|George Fox in Lichfield - 1651|
Brevity has its disadvantages because it cannot do justice to he quality of the talk - nay duet - given by Anthony Wilson and Ruth Winterbottom at our meeting in St Mary's Centre on 22nd October.
If numbers in attendance are a measure of success then this was a highly successful evening. I estimated that nearly 70 people came to hear the account of George Fox's brief sojourn in our City and to look at Robert Spence's painting "Woe to the bloody City of Lichfield". Both the painting and George Fox have a fascinating history. Despite the inferences in the title of the painting, Fox seems to have received a welcome in the city with concern by people "for his feet which were getting cold". He came to the market square after suffering imprisonment in Derby, a place and a populace for which he appears to have understandable little regard.

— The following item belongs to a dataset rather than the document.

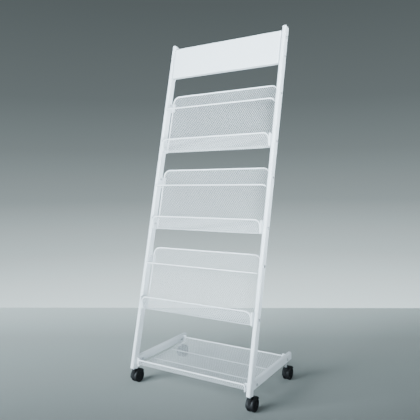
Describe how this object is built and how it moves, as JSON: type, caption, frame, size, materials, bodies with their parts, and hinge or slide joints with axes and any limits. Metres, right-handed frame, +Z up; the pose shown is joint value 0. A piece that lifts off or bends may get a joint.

One might say the same of Bonnie Prince Charlie who, having seen Derby, decided that his invasion of England was not worthwhile and promptly turned back to Scotland.
Anthony provided the narrative and context for the talk. Ruth quoted form George Fox's Journal. It was more like a visit to the theatre than a conventional Civic Society meeting. They are to be congratulated and thanked for providing such an enjoyable occasion. Many people have expressed to me how much pleasure they derived from it.